Date: Wednesday 19 Jun 2019

Higher living costs causing higher poverty among working households - IFS

(Sharecast News) - The UK has experienced a dramatic rise in poverty among working households since the 1990s, with low pay and high living costs both to blame, said the latest report from the Institute for Fiscal Studies.
Indeed, median incomes were only 5.6% higher than 10 years earlier in 2007-08, before the Great Recession.

The chief reason for that had been employee earnings growth below the rate of inflation.
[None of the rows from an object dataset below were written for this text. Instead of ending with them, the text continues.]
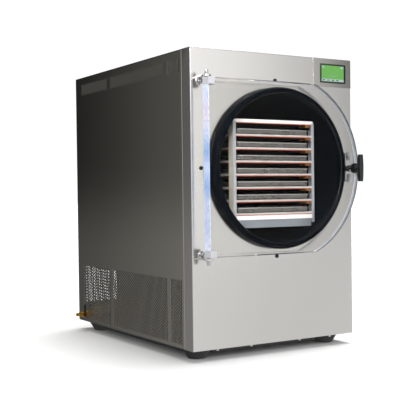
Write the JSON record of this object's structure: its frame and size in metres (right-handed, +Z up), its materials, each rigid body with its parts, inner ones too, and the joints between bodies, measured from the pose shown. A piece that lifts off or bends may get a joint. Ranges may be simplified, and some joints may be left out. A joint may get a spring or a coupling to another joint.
{
  "type": "cabinet freeze dryer",
  "caption": "Stainless cabinet freeze dryer with a thick clear hinged door on a round vacuum chamber, a heated tray rack, punched side vents and a touch screen.",
  "frame": {"origin": "on the floor under the middle of the whole box", "axes": "+X to the right as seen from the front, +Y to the back, +Z up; the door faces -Y"},
  "size_m": [0.6572, 0.974, 0.9382],
  "materials": {
    "black_enamel": "black powder coat",
    "black_rubber": "black moulded rubber",
    "stainless": "brushed stainless sheet",
    "zinc": "zinc plated steel",
    "dark_drum": "dark, smooth drum wall",
    "copper": "copper tube",
    "foam": "rigid insulating foam",
    "galvanised": "galvanised sheet",
    "silicone_mat": "orange red silicone heater mat",
    "amber_tape": "amber polyimide tape",
    "white_enamel": "white powder coat",
    "anodised": "clear anodised aluminium",
    "acrylic": "clear cast acrylic",
    "acetal": "white acetal",
    "stainless_bright": "bright stainless strip",
    "black_screw": "black oxide steel",
    "black_plastic": "black moulded plastic",
    "screen_glass": "lit screen under glass",
    "fin_aluminium": "bare fin aluminium",
    "steel_tube": "bare stainless tube",
    "brass": "brass",
    "red_plastic": "red moulded plastic",
    "tray_steel": "pressed stainless tray"
  },
  "bodies": {
    "cabinet": {"base_pan": "black_enamel", "feet": "black_rubber", "front_panel": "stainless", "hem_screws": "zinc", "left_side_panel": "stainless", "right_side_panel": "stainless", "top_panel": "stainless", "rear_panel": "stainless", "drum": "dark_drum", "gasket": "black_rubber", "evaporator_coil": "copper", "insulation_jacket": "foam", "machine_deck": "galvanised", "heater_mats": "silicone_mat", "heater_leads": "amber_tape", "rack_posts": "white_enamel", "rack_base": "anodised", "hinge_brackets": "stainless_bright", "pivot_bolts": "zinc", "hinge_screws": "zinc", "flange_screws": "black_screw", "latch_keeper": "stainless_bright", "screen_plate": "stainless", "touch_screen": "screen_glass", "control_box": "galvanised", "compressor": "black_enamel", "compressor_grommets": "black_rubber", "condenser_coil": "fin_aluminium", "fan_shroud": "black_enamel", "fan_motor": "galvanised", "refrigerant_lines": "copper", "filter_drier": "copper", "drain_pipe": "steel_tube", "drain_valve": "brass", "vacuum_port": "steel_tube", "power_inlet": "black_plastic", "switch_housing": "black_plastic", "shelf_1": "white_enamel", "shelf_2": "anodised", "shelf_3": "anodised", "shelf_4": "anodised", "shelf_5": "anodised", "shelf_6": "anodised", "shelf_7": "anodised", "shelf_8": "anodised", "tray_1": "tray_steel", "tray_2": "tray_steel", "tray_3": "tray_steel", "tray_4": "tray_steel", "tray_5": "tray_steel", "tray_6": "tray_steel", "tray_7": "tray_steel"},
    "door": {"door": "acrylic", "hinge_blocks": "acetal"},
    "latch": {"latch_shaft": "black_plastic", "latch_handle": "black_plastic", "latch_pawl": "black_screw"},
    "fan": {"fan_blades": "black_plastic"},
    "drain_tap": {"drain_lever": "black_plastic"},
    "mains_rocker": {"power_rocker": "red_plastic"}
  },
  "joints": [
    {"name": "door_swing", "type": "hinge", "parent": "cabinet", "child": "door", "pos_m": [-0.255, -0.42401, 0.58], "axis": [0, 0, -1], "range_deg": [0, 120]},
    {"name": "latch_turn", "type": "hinge", "parent": "door", "child": "latch", "pos_m": [0.286, -0.44901, 0.58], "axis": [0, 1, 0], "range_deg": [0, 90]},
    {"name": "fan_spin", "type": "hinge", "parent": "cabinet", "child": "fan", "pos_m": [-0.2201, -0.03501, 0.14], "axis": [1, 0, 0], "continuous": true},
    {"name": "drain_valve_turn", "type": "hinge", "parent": "cabinet", "child": "drain_tap", "pos_m": [-0.3026, 0.38801, 0.062], "axis": [0, -1, 0], "range_deg": [0, 90]},
    {"name": "power_switch", "type": "hinge", "parent": "cabinet", "child": "mains_rocker", "pos_m": [0.15, 0.45501, 0.334], "axis": [1, 0, 0], "range_deg": [0, 20]}
  ]
}
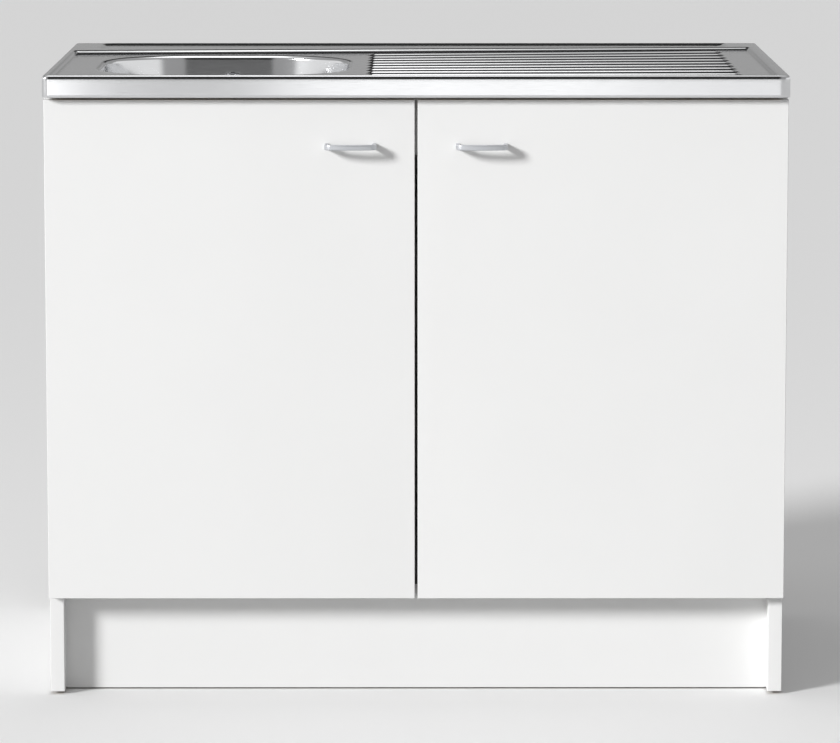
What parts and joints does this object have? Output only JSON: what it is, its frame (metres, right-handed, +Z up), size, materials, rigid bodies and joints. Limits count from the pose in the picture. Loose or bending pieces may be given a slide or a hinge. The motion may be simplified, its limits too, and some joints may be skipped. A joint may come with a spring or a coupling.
{
  "type": "kitchen sink base cabinet",
  "caption": "Free-standing kitchen sink unit with a pressed steel sink top, bowl, ribbed drainer and two hinged doors.",
  "frame": {"origin": "on the floor, under the middle of the unit's overall box", "axes": "+Z up, +X to the right seen from the front, +Y from the front to the back"},
  "size_m": [1, 0.613, 0.85],
  "materials": {
    "white_board": "white melamine faced board, satin",
    "hardboard": "thin white faced hardboard",
    "zinc_steel": "zinc plated steel",
    "hinge_nickel": "nickel plated",
    "glide_plastic": "moulded plastic",
    "stainless_sheet": "satin stainless sheet",
    "batten_wood": "raw chipboard strip",
    "black_rubber": "rubber seal",
    "drain_plastic": "white polypropylene",
    "handle_metal": "satin grey metal",
    "clear_silicone": "translucent silicone"
  },
  "bodies": {
    "carcass": {"left_side_panel": "white_board", "right_side_panel": "white_board", "bottom_panel": "white_board", "front_top_rail": "white_board", "rear_top_rail": "white_board", "back_panel": "hardboard", "kick_board": "white_board", "kick_board_brackets": "zinc_steel", "floor_glides": "glide_plastic", "assembly_screws": "zinc_steel", "sink_deck": "stainless_sheet", "sink_bowl": "stainless_sheet", "support_battens": "batten_wood", "sink_brackets": "zinc_steel", "sink_bracket_screws": "zinc_steel", "waste_flange": "stainless_sheet", "waste_gasket": "black_rubber", "waste_body": "drain_plastic", "waste_screw": "stainless_sheet", "overflow_rosette": "stainless_sheet", "overflow_elbow": "drain_plastic", "overflow_tube": "drain_plastic", "trap_inlet_nut": "drain_plastic", "trap_inlet_pipe": "drain_plastic", "trap_body": "drain_plastic", "trap_cup": "drain_plastic", "trap_outlet_nut": "drain_plastic", "outlet_pipe": "drain_plastic", "hinge_plate_screws": "zinc_steel", "catch_magnets": "glide_plastic", "left_lower_hinge_plate": "hinge_nickel", "left_lower_hinge_arm": "hinge_nickel", "left_upper_hinge_plate": "hinge_nickel", "left_upper_hinge_arm": "hinge_nickel", "right_lower_hinge_plate": "hinge_nickel", "right_lower_hinge_arm": "hinge_nickel", "right_upper_hinge_plate": "hinge_nickel", "right_upper_hinge_arm": "hinge_nickel"},
    "left_door": {"left_door": "white_board", "left_handle": "handle_metal", "left_handle_screws": "zinc_steel", "left_hinge_cup_screws": "zinc_steel", "left_door_bumpers": "clear_silicone", "left_strike_plate": "zinc_steel", "left_lower_hinge_cup": "hinge_nickel", "left_lower_hinge_pin": "hinge_nickel", "left_upper_hinge_cup": "hinge_nickel", "left_upper_hinge_pin": "hinge_nickel"},
    "right_door": {"right_door": "white_board", "right_handle": "handle_metal", "right_handle_screws": "zinc_steel", "right_hinge_cup_screws": "zinc_steel", "right_door_bumpers": "clear_silicone", "right_strike_plate": "zinc_steel", "right_lower_hinge_cup": "hinge_nickel", "right_lower_hinge_pin": "hinge_nickel", "right_upper_hinge_cup": "hinge_nickel", "right_upper_hinge_pin": "hinge_nickel"},
    "strainer": {"basket_strainer": "stainless_sheet"}
  },
  "joints": [
    {"name": "left_door_hinge", "type": "hinge", "parent": "carcass", "child": "left_door", "pos_m": [-0.492, -0.2711, 0.4765], "axis": [0, 0, -1], "range_deg": [0, 100]},
    {"name": "right_door_hinge", "type": "hinge", "parent": "carcass", "child": "right_door", "pos_m": [0.492, -0.2711, 0.4765], "axis": [0, 0, 1], "range_deg": [0, 100]},
    {"name": "strainer_lift", "type": "slide", "parent": "carcass", "child": "strainer", "axis": [0, 0, 1], "range_m": [0, 0.12]}
  ]
}
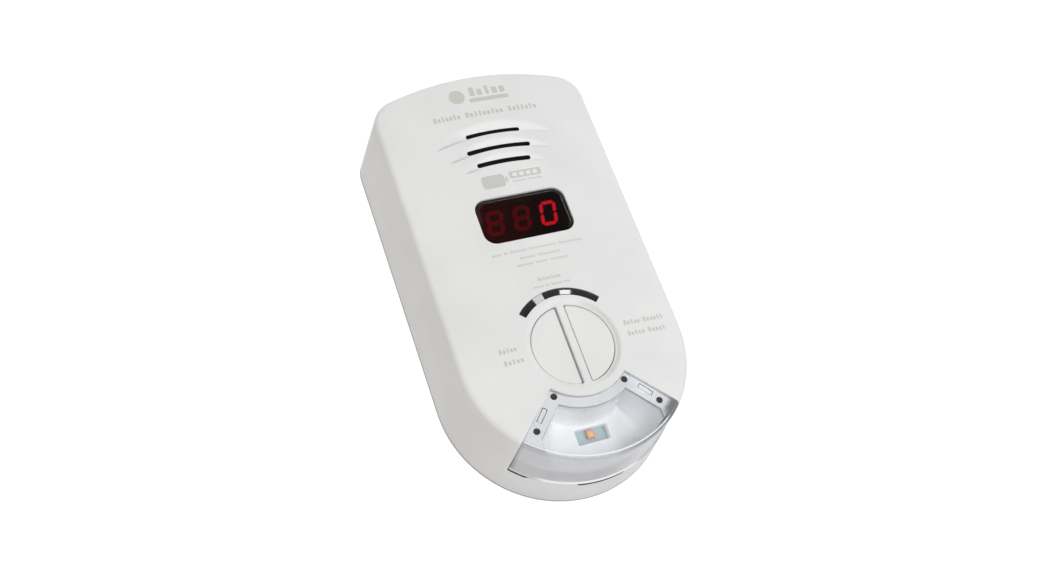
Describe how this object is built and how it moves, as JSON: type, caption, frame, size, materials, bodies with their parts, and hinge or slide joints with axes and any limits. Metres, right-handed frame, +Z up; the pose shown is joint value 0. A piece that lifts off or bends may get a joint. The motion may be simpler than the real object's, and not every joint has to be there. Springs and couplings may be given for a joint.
{
  "type": "carbon monoxide detector",
  "caption": "Plug-in carbon monoxide alarm with a digital display, arc-slot grille, split round button pair, night light lens and flat plug blades.",
  "frame": {"origin": "centre of the flat back face, which lies against the outlet", "axes": "+Z up, +Y out of the back along the plug blades, so the display faces -Y"},
  "size_m": [0.0892, 0.0567, 0.1638],
  "materials": {
    "shell": "fine moulded texture, off-white",
    "button": "satin off-white",
    "window": "polished dark red filter",
    "smoked_lens": "polished black with one clear window",
    "clear_lens": "clear polished acrylic, lightly frosted on its wall",
    "reflector": "glossy white",
    "dark_plastic": "moulded black",
    "component_black": "epoxy black",
    "circuit_board": "green solder resist",
    "led_board": "white solder resist",
    "led_phosphor": "yellow phosphor",
    "led_body": "clear epoxy",
    "screw_steel": "zinc plated",
    "blade_brass": "stamped brass",
    "nickel_spring": "nickel plated",
    "capacitor_can": "sleeved can",
    "film_yellow": "epoxy box",
    "ceramic_blue": "dipped disc",
    "fuse_sleeve": "sleeved",
    "ferrite": "matt ferrite",
    "winding_tape": "polyester tape",
    "cell_sleeve": "shrink sleeve",
    "label": "blank satin label",
    "mesh_fabric": "fine woven mesh",
    "lead_insulation": "PVC insulated"
  },
  "bodies": {
    "housing": {"front_cover": "shell", "rear_cover": "shell", "rating_label": "label", "case_screw_1": "screw_steel", "case_screw_2": "screw_steel", "case_screw_3": "screw_steel", "case_screw_4": "screw_steel", "board_screw_1": "screw_steel", "board_screw_2": "screw_steel", "board_screw_3": "screw_steel", "board_screw_4": "screw_steel", "display_window": "window", "display_module": "component_black", "status_lens": "smoked_lens", "operate_led": "led_body", "alarm_led": "led_body", "ambient_light_sensor": "component_black", "left_switch_body": "component_black", "right_switch_body": "component_black", "night_light_lens": "clear_lens", "light_tray": "reflector", "tray_pin_1": "dark_plastic", "tray_pin_2": "dark_plastic", "tray_pin_3": "dark_plastic", "tray_pin_4": "dark_plastic", "night_light_board": "led_board", "night_light_led": "led_phosphor", "night_light_lead_a": "lead_insulation", "night_light_lead_b": "lead_insulation", "main_board": "circuit_board", "microcontroller": "component_black", "board_link": "component_black", "sounder_housing": "dark_plastic", "piezo_disc": "blade_brass", "dust_mesh": "mesh_fabric", "gas_sensor_can": "nickel_spring", "gas_sensor_cap": "dark_plastic", "lithium_cell": "cell_sleeve", "cell_cradle": "dark_plastic", "cell_contact_negative": "nickel_spring", "cell_contact_positive": "nickel_spring", "battery_switch_body": "component_black", "plug_blade_left": "blade_brass", "plug_blade_right": "blade_brass", "blade_clip_left": "nickel_spring", "blade_clip_right": "nickel_spring", "power_board": "circuit_board", "transformer_core": "ferrite", "transformer_winding": "winding_tape", "smoothing_capacitor": "capacitor_can", "filter_capacitor": "capacitor_can", "film_capacitor": "film_yellow", "fuse": "fuse_sleeve", "varistor": "ceramic_blue"},
    "left_button": {"left_button": "button"},
    "right_button": {"right_button": "button"},
    "left_plunger": {"left_switch_plunger": "dark_plastic"},
    "right_plunger": {"right_switch_plunger": "dark_plastic"},
    "battery_switch": {"battery_switch_rotor": "dark_plastic"}
  },
  "joints": [
    {"name": "left_button_press", "type": "slide", "parent": "housing", "child": "left_button", "axis": [0, 1, 0], "range_m": [0, 0.0008], "stiffness_N_per_m": 2000},
    {"name": "left_plunger_press", "type": "slide", "parent": "housing", "child": "left_plunger", "axis": [0, 1, 0], "range_m": [0, 0.0008]},
    {"name": "right_button_press", "type": "slide", "parent": "housing", "child": "right_button", "axis": [0, 1, 0], "range_m": [0, 0.0008], "stiffness_N_per_m": 2000},
    {"name": "right_plunger_press", "type": "slide", "parent": "housing", "child": "right_plunger", "axis": [0, 1, 0], "range_m": [0, 0.0008]},
    {"name": "battery_switch_turn", "type": "hinge", "parent": "housing", "child": "battery_switch", "pos_m": [0, -0.0005, -0.012], "axis": [0, 1, 0], "range_deg": [0, 90]}
  ],
  "couplings": [
    {"joint": "left_plunger_press", "follows": "left_button_press", "ratio": 1},
    {"joint": "right_plunger_press", "follows": "right_button_press", "ratio": 1}
  ]
}
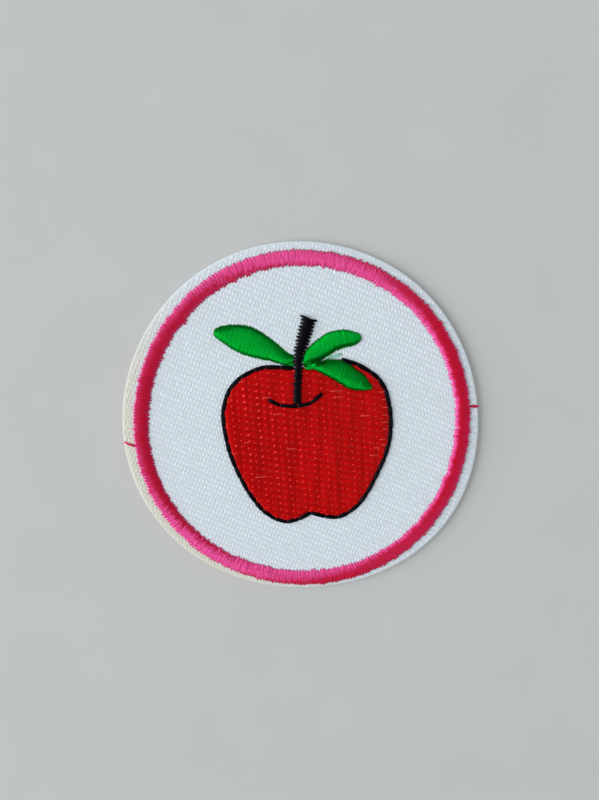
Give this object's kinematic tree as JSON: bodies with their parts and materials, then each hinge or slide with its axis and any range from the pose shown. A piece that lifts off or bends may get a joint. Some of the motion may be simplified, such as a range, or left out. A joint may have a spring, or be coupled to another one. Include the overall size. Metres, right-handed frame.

Real median employee earnings fell by 0.3% in 2017-18.

Cuts in working-age benefits had further depressed the net incomes of poorer families, while incomes for middle- and high-income families had either stagnated or grown slightly.

As a result of the above, the number of people in poverty jumped to 8m with 60% living in households where someone works and absolute child poverty rising by 1% in the year.

The thinktank said that between 1994 and 2017 the share of poverty accounted for by working households had jumped from 37% to 58%.

"Over the same period, the worklessness rate of lone-parent households fell from 66% to 36%. Because lone parents and other groups that have moved into work tend to have low earnings, earnings inequality and in-work poverty have increased, even though by moving into work, these households are themselves better off," the IFS said.

Xiaowei Xu, a research economist at the IFS, and an author of the research paper, said: "The gradual rise in relative in-work poverty rates from 13% in the mid 1990s to 18% in 2017 are the result of complex trends.

"The rise in pensioner incomes driven by state and private pensions has pushed up the relative poverty line. Higher employment rates of people who are likely to have low earnings - such as lone parents - are a positive trend, even though this pushes up in-work poverty figures. However, higher inequality in earnings for working households, and considerably higher growth in housing costs for poor households have been key reasons for higher in-work poverty."